How do players get to this burnout stage? One of the major reasons for players burning out has to do with all the adults involved in their sport. Specifically, I’m referring to all adults to include the coaches. If there’s too much pressure coming from an adult, too much focus on winning, excelling, and beating others, if there’s any anger and disrespect sent their way whenever they fail, if there would be even the least bit of humiliation waiting for them after a particularly poor performance, if their coaches are continually negative or worse demeaning, if they are physically overworked on a consistent basis, then sooner or later these experiences will gradually accumulate and completely drain the fun out of their sport replacing it with a dislike. When this happens, burnout will follow.

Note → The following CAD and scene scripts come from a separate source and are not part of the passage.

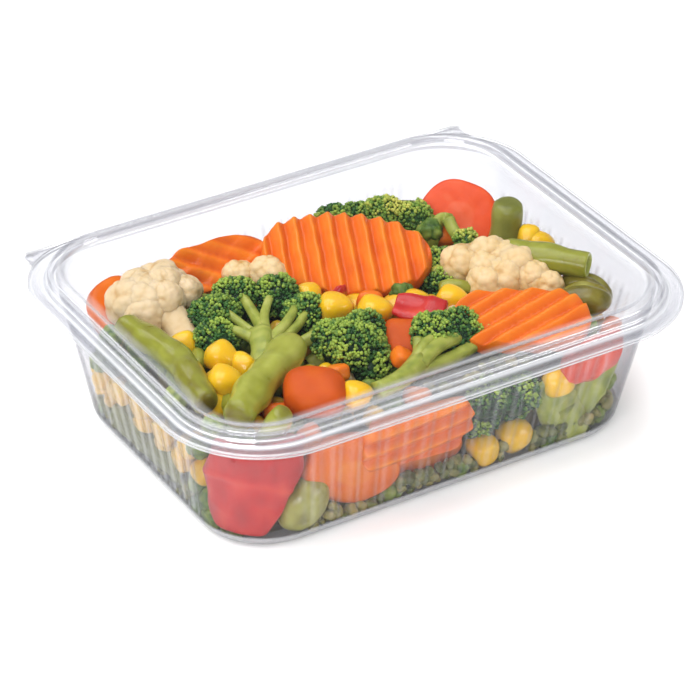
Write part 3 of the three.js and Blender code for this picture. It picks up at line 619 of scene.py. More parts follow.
# Single pieces. A row holds the measures that its form's function takes, in order, then its place, then the
# yaw, pitch and roll in degrees that turn it before it is set down. Beans add which ends are hollow and how
# much paler they are, and kernels come as place, turn and size.
CARROTS = {
    "carrot_slice_large": ("slice", (57, 33, 7, 5.7, 2.3, (0.2, 0.05), 17), (14.5, 28.8, 40), (-40, 0, 21)),
    "carrot_slice_right": ("slice", (22, 45, 6, 5, 1.8, (0.5, 0.5), 34), (40, -37.5, 42), (61, -20, 0)),
    "carrot_slice_back_left": ("slice", (17, 42, 5, 5.5, 0.8, (0.4, 0.4), -35, 1.3), (-24, 51, 36.5), (90, -40, 0)),
    "carrot_slice_far_left": ("round", (12, 6), (-60.5, 48.5, 33), (20, 0, 38)),
    "carrot_slice_round": ("round", (13.5, 6), (66, 40, 34), (-31, 0, 48)),
    "carrot_lump_front": ("lump", (20, 17, 13), (-37.8, -38, 41), (-31, 0, 20)),
    "carrot_lump_middle": ("lump", (16, 16, 12), (5.2, -22.4, 37), (-31, 0, 30)),
    "carrot_slice_front_top": ("slice", (19, 41, 6, 6.3, 2, (0.7, 0.7), 4), (-11, -55, 26), (90, -101, 0)),
    "carrot_slice_front_low": ("round", (18, 6, 0.72), (-33, -51.5, 19), (0, 35, 101)),
    "carrot_slice_front_right": ("round", (13, 6, 0.7), (-3, -47.5, 12), (0, 0, 101)),
    "carrot_corner_right": ("round", (10, 6), (72, -41, 24), (42, 0, 97)),
    "carrot_slice_right_wall": ("slice", (40, 22, 6, 6.7, 1.8), (73.5, 0, 20), (90, 0, 99)),
    "carrot_slice_back_wall": ("slice", (46, 24, 6, 5.8, 1.8), (0, 53.5, 20), (180, 8, 98)),
}
# Carrots whose flesh isn't the plain one.
OTHER_FLESH = {
    "carrot_slice_round": "cooked_carrot_red",
    "carrot_lump_front": "cooked_carrot_deep",
    "carrot_lump_middle": "cooked_carrot_deep",
}
BEANS = {
    "bean_thick": ((42, 6, 1), (-49, -26.5, 43.4), (37, 0, 0), (False, False), 0.12),
    "bean_left": ((52, 5.0, -4.5), (-70, 1, 41.5), (90, 0, 0), (False, True), -0.08),
    "bean_right": ((27, 5.1), (67, -13, 44.5), (-49, 0, 0), (False, True), 0.0),
    "bean_upright": ((23, 6.2), (71.5, 19, 35), (-31, -88, 0), (False, False), 0.28),
    "bean_back": ((18, 4.4), (49, 56.5, 33), (-31, 0, 0), (False, True), 0.05),
    "bean_right_wall": ((30, 5.2), (70, 36, 12), (-70, 20, 0), (True, False), 0.0),
    "bean_left_wall": ((46, 5.6), (-71.5, 6, 8.5), (90, 4, 0), (True, True), 0.0),
    "stem_front_left": ((14, 4.4), (-56.5, -44, 37), (-60, -62, 0), (False, False), 0.2),
}
OLIVES = {
    "olive_right_a": ((17, 13, 11), (68.5, -33, 39), (-40, 0, 0)),
    "olive_right_b": ((20, 13, 14), (74, -24, 35), (-60, 0, 0)),
    "olive_front": ((20, 15, 16), (-49.8, -50, 11), (0, -50, 0)),
}
PEPPERS = {
    "pepper_top": ((17, 11, 3.4, 11), (13.7, -17.9, 45), (-45, 0, 12)),
    "pepper_corner": ((35, 33, 5, 19, 0.55), (-67, -50, 21.5), (57, -96, 0)),
    "pepper_right": ((24, 17, 5, 26), (56, -55, 31.5), (8, 0, 98)),
    "pepper_back_wall": ((24, 20, 5, 22), (-36, 52, 17), (180, 0, 96)),
}
# How much paler than their like some pieces are all over.
PALER = {"pepper_right": 0.4, "olive_front": 0.35}
KERNELS = [
    ((-52.4, -4.7, 41), (-60, 20), 10.5), ((-47.4, -10.1, 39), (10, 40), 9),
    ((-59.5, -19.3, 42.5), (-30, 10), 10.5),
    ((-6.3, 2.1, 41), (-31, 0), 11), ((3, -7.6, 42), (-31, 0), 11), ((-27, -45.5, 41), (-10, 0), 9.5),
    ((29.8, -12.1, 40), (-45, 0), 10), ((76.4, 5.7, 38), (-31, 0), 9), ((17, -51, 8), (0, 80), 11.3),
    ((29, -51, 9), (90, 80), 11.6), ((43.5, -53.5, 26), (90, 30), 10.5), ((-76, 20, 22), (90, 20), 9.5),
    ((-76, 6, 24), (60, 40), 9.5), ((-76.5, -9, 23), (110, 0), 9.5), ((-74, -23, 25), (90, 60), 9.5),
]
# The core inside each lump of a crown, toned dark as painted shade between the buds: its share of the
# lump's radius, and what its tone is cut to.
CROWN_SHADE_CORE = dict(share=0.84, tone=0.2)
# Crowns as lumps (place and radius), stalks (two places and two radii) and how much paler the buds are.
CROWNS = {
    "broccoli_middle": dict(
        lumps=[(-11, -20, 38, 10), (-15, -12, 38, 8), (-5, -14, 39, 8), (-9, -24, 34, 8)], shift=0.06,
        stalks=[((-22, -10, 30), (-12, -16, 36), 4, 5)],
    ),
    "broccoli_front": dict(
        lumps=[(12, -29, 41, 8), (21, -30, 40, 8), (26.5, -33, 37.5, 6)], shift=0.06,
        stalks=[
            ((-20, -46, 40), (0, -39.5, 41), 3.4, 3.4), ((-1, -40, 41), (9, -33.5, 43), 3, 2.2),
            ((-1, -41, 41), (17, -34.5, 41.5), 3, 2.4), ((-3, -41.5, 40), (25, -36, 38.5), 2.8, 2.2),
            ((-1, -39, 41), (5.5, -30, 42.5), 2.6, 2),
        ],
    ),
    "broccoli_large": dict(
        lumps=[
            (-47, 9, 37.5, 7.6), (-41, 21, 38, 8.4), (-30, 26, 38.5, 8.4), (-18, 20, 38.5, 8.4),
            (-14.5, 7, 38, 7.6),
        ],
        stalks=[
            ((-43, -12, 37), (-35, 1, 40), 3.6, 4.6), ((-37, -4, 40), (-45, 13, 40), 2.2, 1.5),
            ((-36, -2, 40.5), (-39, 17.5, 42.5), 2, 1.4), ((-34, -1, 41), (-30, 21, 43), 2.5, 1.5),
            ((-34, -1, 41), (-21, 18, 42.5), 2.2, 1.4), ((-35, -4, 40), (-17.5, 8, 42), 2.3, 1.5),
            ((-35, -5, 39.5), (-16.5, 3.5, 41.5), 2.1, 1.4), ((-36, -7, 38.5), (-17, -8, 41), 2.6, 2.4),
        ],
    ),
    "broccoli_back_dark": dict(lumps=[(26, 56, 36, 7), (34, 54, 35, 7)]),
    "broccoli_back_pale": dict(
        lumps=[(42, 50, 36, 8), (50, 43, 36, 7)], stalks=[((48, 30, 34), (50, 42, 35), 3, 5)]
    ),
    "broccoli_stem": dict(
        lumps=[(56, 20, 38, 4)],
        stalks=[((56, 20, 38), (56, 31, 41), 2.4, 2.2), ((56, 31, 41), (53, 34, 38), 2.2, 2.4)],
    ),
    "broccoli_right_small": dict(lumps=[(42, 14, 34, 8), (38, 6, 33, 7)]),
    "broccoli_front_wall": dict(
        lumps=[(19, -50, 26, 8), (30, -50, 24, 8), (17, -46, 17, 8), (30, -45, 17, 7)]
    ),
    "broccoli_front_right": dict(
        lumps=[(46, -45, 18, 7.5), (61, -42, 17, 8.5)],
        stalks=[
            ((52, -48, 3), (47, -51, 16), 4, 5), ((53, -48, 3), (60, -47, 16), 4, 5),
        ],
    ),
    "broccoli_back_wall": dict(
        lumps=[(34, 48, 20, 9), (43, 46, 15, 8)], stalks=[((24, 50, 8), (33, 49, 16), 4, 5)]
    ),
}
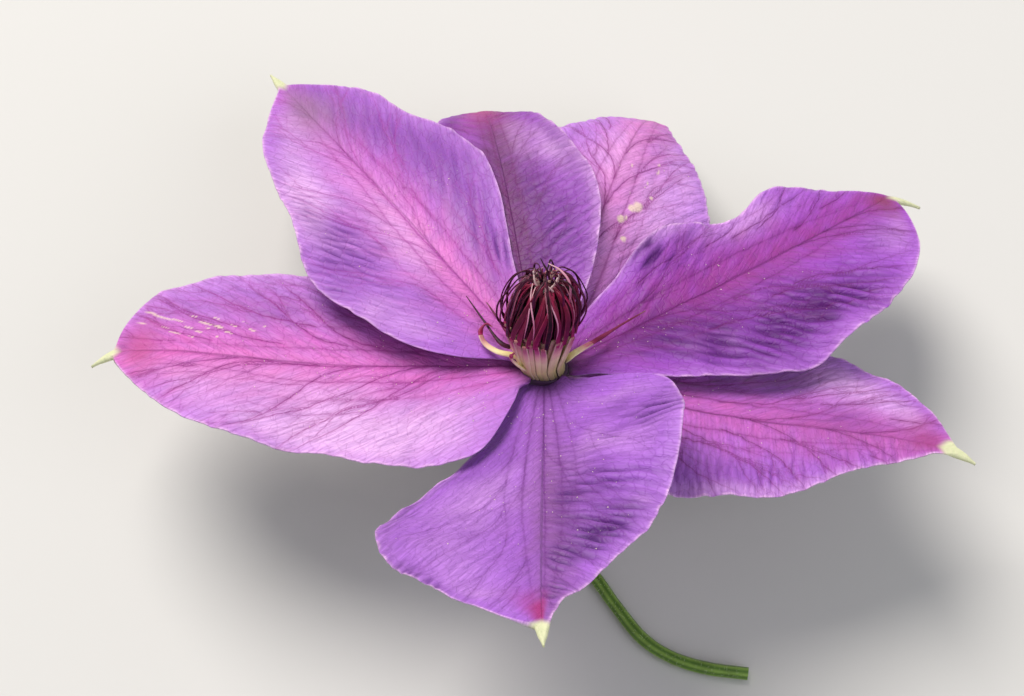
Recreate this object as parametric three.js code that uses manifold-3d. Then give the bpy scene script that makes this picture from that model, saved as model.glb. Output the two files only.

So, ladies we need to stay in the SERIOUS/FUN stage 2 and not cross over into the SERIOUS/SERIOUS stage that often has very negative impacts. You know some of the players from other clubs who are in the serious/serious, win at all costs regimes, many of these players at the collegiate level, fail. So, have fun, work hard but enjoy getting better, participate in all the other activities ECFH has to offer so your quality of live remains high and diversified. We are training you in far more than merely field hockey and all these hockey related activities are useful in your development as a student athlete. Use sport as a way of living, a way to enjoy your teenage years, a way to set yourself up for future success.